## SUPPLIED MATERIAL
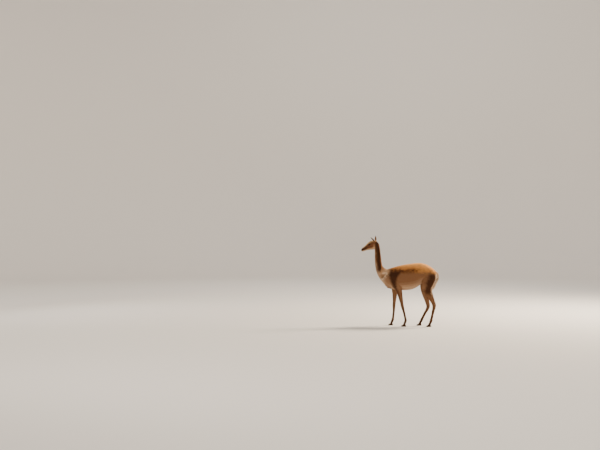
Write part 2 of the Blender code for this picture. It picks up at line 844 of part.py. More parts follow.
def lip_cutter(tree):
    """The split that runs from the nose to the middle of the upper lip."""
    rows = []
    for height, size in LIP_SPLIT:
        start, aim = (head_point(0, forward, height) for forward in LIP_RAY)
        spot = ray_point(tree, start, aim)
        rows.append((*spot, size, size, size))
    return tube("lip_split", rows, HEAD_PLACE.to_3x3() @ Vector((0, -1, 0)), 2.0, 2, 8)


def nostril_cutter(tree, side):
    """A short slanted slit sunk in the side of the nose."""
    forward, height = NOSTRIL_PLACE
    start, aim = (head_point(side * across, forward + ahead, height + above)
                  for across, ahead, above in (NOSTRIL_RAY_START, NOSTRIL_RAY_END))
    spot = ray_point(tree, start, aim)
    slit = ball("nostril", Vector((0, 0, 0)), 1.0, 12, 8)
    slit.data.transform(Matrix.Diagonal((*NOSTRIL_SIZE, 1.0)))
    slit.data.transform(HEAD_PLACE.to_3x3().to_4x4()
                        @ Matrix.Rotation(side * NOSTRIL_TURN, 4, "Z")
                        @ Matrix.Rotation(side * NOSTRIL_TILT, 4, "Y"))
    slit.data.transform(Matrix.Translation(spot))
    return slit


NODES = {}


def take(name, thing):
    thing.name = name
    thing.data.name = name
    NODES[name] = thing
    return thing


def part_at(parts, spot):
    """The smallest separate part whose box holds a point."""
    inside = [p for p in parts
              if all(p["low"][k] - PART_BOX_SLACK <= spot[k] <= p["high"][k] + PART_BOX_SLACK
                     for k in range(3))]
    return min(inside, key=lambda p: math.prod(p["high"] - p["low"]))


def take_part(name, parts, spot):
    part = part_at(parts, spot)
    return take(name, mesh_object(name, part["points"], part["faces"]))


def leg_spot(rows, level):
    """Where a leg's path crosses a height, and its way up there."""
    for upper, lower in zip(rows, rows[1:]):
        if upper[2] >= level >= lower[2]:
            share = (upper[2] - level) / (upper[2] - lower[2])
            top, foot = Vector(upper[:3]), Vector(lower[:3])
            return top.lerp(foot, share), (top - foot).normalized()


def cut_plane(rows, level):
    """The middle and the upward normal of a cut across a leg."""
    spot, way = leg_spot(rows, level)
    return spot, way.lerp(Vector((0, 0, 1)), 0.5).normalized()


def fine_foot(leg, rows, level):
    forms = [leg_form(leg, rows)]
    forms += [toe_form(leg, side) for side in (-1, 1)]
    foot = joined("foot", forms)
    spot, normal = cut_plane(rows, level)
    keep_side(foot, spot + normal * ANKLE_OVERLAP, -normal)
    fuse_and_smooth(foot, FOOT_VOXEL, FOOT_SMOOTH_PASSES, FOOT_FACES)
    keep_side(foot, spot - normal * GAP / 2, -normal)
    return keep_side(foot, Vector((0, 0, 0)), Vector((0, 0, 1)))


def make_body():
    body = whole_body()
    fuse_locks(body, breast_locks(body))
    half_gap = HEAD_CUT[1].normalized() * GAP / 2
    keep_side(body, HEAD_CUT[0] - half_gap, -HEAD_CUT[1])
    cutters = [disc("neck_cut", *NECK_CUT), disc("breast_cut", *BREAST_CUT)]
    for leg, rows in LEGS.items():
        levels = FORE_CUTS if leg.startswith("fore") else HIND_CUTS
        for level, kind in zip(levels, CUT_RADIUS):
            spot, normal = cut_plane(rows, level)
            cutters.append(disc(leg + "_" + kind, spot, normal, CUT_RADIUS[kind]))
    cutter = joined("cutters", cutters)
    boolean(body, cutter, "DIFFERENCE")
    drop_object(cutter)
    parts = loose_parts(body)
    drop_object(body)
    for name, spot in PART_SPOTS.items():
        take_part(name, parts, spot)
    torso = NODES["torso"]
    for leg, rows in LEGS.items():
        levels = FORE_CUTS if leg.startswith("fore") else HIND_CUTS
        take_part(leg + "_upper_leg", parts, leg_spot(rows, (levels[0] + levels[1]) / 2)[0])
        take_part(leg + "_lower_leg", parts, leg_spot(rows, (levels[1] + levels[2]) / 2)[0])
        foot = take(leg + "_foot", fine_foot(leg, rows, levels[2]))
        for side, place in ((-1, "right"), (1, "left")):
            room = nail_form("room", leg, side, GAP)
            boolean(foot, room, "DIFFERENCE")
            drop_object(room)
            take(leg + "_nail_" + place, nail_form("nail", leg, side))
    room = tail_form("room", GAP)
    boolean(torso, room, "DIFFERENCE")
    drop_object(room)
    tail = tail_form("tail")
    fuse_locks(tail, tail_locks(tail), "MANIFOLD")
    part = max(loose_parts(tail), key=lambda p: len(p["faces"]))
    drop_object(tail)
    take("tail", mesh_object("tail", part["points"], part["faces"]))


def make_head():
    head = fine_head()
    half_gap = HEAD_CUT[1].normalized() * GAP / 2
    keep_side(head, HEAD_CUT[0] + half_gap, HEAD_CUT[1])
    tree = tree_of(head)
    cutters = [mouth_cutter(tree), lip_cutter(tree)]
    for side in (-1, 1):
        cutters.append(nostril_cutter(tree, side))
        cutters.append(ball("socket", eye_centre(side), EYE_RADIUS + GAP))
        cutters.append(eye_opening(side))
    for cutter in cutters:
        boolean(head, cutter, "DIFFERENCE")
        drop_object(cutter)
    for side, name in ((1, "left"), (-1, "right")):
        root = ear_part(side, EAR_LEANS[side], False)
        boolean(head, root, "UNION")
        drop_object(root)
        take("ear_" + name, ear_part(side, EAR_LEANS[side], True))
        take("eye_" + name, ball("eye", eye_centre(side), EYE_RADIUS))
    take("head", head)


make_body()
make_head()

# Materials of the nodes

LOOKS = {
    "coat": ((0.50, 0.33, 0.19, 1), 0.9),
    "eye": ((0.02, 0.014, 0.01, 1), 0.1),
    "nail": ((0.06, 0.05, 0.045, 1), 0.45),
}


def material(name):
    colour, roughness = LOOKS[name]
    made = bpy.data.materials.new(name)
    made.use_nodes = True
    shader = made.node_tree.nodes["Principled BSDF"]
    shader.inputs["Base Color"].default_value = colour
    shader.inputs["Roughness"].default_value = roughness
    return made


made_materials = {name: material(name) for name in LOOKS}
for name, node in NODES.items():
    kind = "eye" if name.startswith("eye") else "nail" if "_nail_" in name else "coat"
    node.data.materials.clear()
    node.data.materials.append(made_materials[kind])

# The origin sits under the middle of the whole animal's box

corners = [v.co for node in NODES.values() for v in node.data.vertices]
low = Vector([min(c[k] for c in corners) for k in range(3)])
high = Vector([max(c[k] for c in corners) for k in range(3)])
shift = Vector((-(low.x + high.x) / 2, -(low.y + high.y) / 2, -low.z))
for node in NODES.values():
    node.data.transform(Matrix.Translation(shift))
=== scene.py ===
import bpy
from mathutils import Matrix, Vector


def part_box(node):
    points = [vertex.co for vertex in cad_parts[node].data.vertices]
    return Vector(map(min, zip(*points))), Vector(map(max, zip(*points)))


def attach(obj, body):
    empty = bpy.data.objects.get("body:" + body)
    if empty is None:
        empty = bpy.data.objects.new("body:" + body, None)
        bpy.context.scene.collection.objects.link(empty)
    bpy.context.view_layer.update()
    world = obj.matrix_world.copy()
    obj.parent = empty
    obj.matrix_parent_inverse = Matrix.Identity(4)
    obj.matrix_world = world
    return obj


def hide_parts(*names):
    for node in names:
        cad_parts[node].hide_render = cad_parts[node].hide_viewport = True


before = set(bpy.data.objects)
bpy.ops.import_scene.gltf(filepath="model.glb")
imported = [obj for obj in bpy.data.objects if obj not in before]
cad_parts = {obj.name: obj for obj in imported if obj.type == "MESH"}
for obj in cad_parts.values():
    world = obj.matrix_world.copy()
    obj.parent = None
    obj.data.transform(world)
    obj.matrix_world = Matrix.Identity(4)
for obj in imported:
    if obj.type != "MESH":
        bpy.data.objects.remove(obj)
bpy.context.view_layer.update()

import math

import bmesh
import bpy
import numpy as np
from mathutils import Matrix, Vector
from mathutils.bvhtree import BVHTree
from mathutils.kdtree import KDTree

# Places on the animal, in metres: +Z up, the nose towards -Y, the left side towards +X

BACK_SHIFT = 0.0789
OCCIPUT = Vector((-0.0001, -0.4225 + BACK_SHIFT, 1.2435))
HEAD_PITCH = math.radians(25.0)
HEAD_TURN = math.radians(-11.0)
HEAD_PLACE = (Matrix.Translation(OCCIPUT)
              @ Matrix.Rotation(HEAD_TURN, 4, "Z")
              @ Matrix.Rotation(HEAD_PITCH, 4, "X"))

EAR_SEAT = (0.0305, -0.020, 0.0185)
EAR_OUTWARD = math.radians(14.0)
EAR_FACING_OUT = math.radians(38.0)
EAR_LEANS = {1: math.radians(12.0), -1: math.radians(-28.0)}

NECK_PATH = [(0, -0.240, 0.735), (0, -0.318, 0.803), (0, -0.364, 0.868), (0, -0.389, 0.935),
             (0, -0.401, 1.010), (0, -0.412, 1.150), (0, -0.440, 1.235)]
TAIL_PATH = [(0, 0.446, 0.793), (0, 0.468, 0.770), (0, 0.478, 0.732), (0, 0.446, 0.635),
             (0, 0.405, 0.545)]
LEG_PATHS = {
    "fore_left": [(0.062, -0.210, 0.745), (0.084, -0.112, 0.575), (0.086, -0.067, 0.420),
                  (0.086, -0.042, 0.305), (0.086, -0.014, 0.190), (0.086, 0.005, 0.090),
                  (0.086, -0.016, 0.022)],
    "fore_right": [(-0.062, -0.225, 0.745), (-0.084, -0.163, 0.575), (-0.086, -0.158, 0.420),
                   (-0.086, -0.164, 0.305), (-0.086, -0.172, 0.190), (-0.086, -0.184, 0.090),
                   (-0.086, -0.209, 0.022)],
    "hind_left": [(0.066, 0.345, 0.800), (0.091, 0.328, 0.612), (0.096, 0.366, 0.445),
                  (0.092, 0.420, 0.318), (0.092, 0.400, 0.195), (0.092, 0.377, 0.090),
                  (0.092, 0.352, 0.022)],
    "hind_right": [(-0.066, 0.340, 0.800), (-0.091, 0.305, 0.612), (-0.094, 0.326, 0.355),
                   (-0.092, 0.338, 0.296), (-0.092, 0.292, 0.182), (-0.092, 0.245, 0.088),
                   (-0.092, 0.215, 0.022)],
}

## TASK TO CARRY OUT
The lines to transcribe begin at the line with "# The origin" and end at the line with "cad_parts[node].hide_render = cad_parts[node].hide_viewport"; copy them exactly, both ends included.

## COMPLETE ANSWER
# The origin sits under the middle of the whole animal's box

corners = [v.co for node in NODES.values() for v in node.data.vertices]
low = Vector([min(c[k] for c in corners) for k in range(3)])
high = Vector([max(c[k] for c in corners) for k in range(3)])
shift = Vector((-(low.x + high.x) / 2, -(low.y + high.y) / 2, -low.z))
for node in NODES.values():
    node.data.transform(Matrix.Translation(shift))
=== scene.py ===
import bpy
from mathutils import Matrix, Vector


def part_box(node):
    points = [vertex.co for vertex in cad_parts[node].data.vertices]
    return Vector(map(min, zip(*points))), Vector(map(max, zip(*points)))


def attach(obj, body):
    empty = bpy.data.objects.get("body:" + body)
    if empty is None:
        empty = bpy.data.objects.new("body:" + body, None)
        bpy.context.scene.collection.objects.link(empty)
    bpy.context.view_layer.update()
    world = obj.matrix_world.copy()
    obj.parent = empty
    obj.matrix_parent_inverse = Matrix.Identity(4)
    obj.matrix_world = world
    return obj


def hide_parts(*names):
    for node in names:
        cad_parts[node].hide_render = cad_parts[node].hide_viewport = True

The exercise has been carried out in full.